* DATA LISTING *
- - -
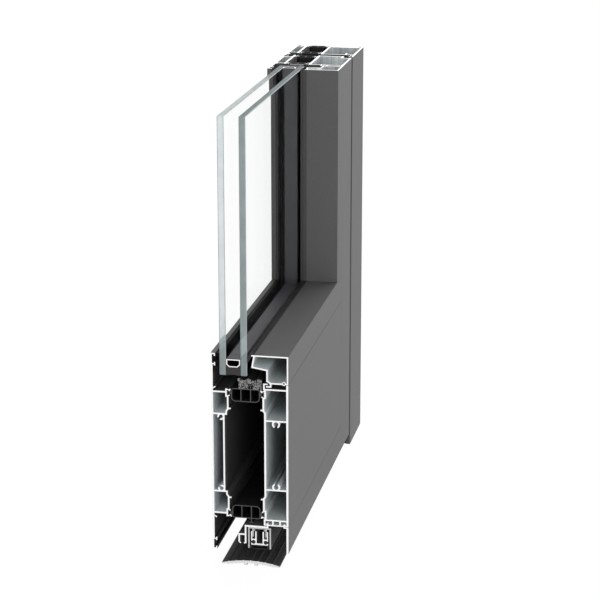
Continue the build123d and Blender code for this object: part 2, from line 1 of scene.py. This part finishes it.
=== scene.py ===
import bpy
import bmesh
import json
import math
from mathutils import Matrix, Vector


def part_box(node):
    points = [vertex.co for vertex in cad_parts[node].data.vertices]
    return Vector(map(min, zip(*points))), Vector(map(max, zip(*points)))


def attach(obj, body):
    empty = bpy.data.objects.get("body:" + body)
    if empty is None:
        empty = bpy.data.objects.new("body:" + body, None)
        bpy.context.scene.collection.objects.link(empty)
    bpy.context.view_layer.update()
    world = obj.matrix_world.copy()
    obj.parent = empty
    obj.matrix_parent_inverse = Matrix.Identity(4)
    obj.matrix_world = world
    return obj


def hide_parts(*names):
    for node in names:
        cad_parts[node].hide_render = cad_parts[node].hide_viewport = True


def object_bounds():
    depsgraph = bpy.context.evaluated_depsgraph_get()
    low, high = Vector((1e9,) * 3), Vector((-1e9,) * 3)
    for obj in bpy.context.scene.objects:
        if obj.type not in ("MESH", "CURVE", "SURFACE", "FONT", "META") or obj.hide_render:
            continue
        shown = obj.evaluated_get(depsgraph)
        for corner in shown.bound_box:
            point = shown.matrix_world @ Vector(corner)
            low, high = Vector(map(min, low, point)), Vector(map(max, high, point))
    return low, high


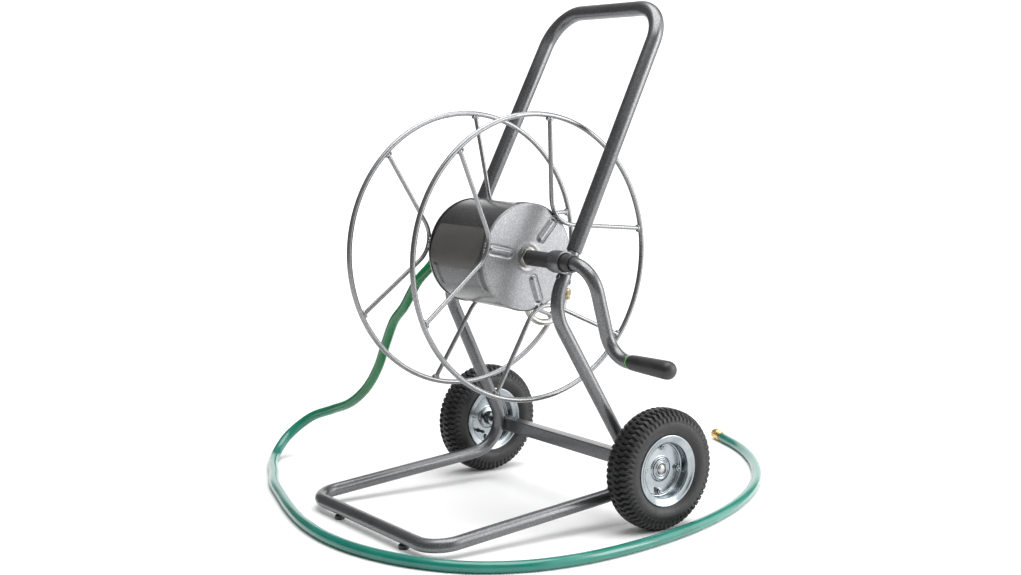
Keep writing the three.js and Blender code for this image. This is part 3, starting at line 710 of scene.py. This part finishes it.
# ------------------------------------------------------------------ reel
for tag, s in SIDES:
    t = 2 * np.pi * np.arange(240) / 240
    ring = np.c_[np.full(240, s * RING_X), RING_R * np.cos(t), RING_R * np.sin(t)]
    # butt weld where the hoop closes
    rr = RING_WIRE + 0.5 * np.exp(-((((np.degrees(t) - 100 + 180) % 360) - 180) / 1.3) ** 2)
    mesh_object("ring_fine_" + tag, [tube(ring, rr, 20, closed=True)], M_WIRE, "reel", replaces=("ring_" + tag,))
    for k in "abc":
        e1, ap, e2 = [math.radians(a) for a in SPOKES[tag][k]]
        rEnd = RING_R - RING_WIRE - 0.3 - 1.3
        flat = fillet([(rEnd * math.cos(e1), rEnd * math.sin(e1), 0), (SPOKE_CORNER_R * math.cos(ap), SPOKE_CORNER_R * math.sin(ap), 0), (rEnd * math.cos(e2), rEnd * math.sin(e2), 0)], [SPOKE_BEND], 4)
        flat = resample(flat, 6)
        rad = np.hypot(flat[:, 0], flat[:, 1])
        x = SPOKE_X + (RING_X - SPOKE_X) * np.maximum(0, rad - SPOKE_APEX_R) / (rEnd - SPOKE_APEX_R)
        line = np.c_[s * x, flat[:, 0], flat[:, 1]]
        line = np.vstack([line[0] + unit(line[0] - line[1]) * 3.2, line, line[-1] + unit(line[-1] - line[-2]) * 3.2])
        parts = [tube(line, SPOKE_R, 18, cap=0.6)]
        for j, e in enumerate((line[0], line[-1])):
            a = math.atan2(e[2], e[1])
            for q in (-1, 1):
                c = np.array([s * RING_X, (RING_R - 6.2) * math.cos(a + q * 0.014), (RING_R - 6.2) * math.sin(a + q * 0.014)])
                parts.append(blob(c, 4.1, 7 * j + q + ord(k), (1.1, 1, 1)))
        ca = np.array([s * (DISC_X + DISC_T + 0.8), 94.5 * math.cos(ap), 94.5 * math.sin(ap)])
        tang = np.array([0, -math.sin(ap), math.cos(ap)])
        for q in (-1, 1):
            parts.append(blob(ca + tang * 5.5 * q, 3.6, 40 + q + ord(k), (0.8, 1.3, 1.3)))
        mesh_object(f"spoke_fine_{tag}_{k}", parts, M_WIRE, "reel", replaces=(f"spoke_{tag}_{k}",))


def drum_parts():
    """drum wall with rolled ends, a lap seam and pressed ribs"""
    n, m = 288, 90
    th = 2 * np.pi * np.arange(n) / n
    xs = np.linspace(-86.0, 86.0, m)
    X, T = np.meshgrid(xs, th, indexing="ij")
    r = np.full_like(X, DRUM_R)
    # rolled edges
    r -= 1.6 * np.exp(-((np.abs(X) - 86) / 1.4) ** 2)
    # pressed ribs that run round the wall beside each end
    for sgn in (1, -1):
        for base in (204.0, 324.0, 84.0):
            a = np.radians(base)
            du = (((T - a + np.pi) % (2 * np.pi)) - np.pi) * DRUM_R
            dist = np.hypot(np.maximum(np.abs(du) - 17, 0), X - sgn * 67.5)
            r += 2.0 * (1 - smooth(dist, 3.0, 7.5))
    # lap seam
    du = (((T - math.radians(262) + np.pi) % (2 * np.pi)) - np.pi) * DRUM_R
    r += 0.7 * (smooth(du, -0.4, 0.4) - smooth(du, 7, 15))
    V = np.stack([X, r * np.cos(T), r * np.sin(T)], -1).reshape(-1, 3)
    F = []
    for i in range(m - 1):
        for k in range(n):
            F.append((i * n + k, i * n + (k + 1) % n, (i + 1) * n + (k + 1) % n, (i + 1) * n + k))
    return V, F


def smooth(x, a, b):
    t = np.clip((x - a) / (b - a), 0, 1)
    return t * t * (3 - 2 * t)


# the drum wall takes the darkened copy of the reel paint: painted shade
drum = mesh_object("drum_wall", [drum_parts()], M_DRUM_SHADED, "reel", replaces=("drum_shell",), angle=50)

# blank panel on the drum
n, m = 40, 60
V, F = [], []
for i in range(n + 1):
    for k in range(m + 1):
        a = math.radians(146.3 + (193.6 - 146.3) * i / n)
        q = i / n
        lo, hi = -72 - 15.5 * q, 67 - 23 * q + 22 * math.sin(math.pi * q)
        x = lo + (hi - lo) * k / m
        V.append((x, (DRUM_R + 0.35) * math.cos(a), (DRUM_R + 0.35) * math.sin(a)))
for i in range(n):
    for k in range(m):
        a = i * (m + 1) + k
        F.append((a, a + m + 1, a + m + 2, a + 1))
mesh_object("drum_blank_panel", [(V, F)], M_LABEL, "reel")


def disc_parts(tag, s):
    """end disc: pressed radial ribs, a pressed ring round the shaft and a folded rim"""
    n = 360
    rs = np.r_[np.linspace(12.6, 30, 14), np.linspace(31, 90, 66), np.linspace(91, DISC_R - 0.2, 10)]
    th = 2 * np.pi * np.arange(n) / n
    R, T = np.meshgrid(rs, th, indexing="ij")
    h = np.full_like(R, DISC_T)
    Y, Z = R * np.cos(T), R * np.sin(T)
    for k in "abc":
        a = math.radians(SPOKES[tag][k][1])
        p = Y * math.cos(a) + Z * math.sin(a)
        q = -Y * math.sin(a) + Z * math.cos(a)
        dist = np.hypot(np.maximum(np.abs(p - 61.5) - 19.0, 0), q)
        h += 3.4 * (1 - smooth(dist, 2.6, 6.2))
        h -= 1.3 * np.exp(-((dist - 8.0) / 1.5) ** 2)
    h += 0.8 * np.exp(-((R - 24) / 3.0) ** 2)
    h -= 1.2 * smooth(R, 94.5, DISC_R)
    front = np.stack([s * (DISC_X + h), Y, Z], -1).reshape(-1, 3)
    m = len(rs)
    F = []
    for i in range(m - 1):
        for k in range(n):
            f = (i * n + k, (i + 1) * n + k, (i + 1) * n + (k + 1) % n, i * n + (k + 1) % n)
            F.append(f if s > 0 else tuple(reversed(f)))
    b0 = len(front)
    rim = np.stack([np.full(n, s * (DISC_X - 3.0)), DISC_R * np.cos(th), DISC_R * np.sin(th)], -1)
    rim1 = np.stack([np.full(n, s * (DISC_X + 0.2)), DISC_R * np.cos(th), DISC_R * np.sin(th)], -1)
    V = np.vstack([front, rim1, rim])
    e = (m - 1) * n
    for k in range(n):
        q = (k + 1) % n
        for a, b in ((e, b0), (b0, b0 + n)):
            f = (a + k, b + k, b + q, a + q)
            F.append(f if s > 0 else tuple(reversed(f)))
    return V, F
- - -
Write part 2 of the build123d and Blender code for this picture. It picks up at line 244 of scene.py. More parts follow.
- - -
Exactly as written, quote the lines from the one that has "Continue the build123d" down to the one that has "zip(*points))), Vector(map(max, zip(*points)))", and include both.

Continue the build123d and Blender code for this object: part 2, from line 1 of scene.py. This part finishes it.
=== scene.py ===
import bpy
import bmesh
import json
import math
from mathutils import Matrix, Vector


def part_box(node):
    points = [vertex.co for vertex in cad_parts[node].data.vertices]
    return Vector(map(min, zip(*points))), Vector(map(max, zip(*points)))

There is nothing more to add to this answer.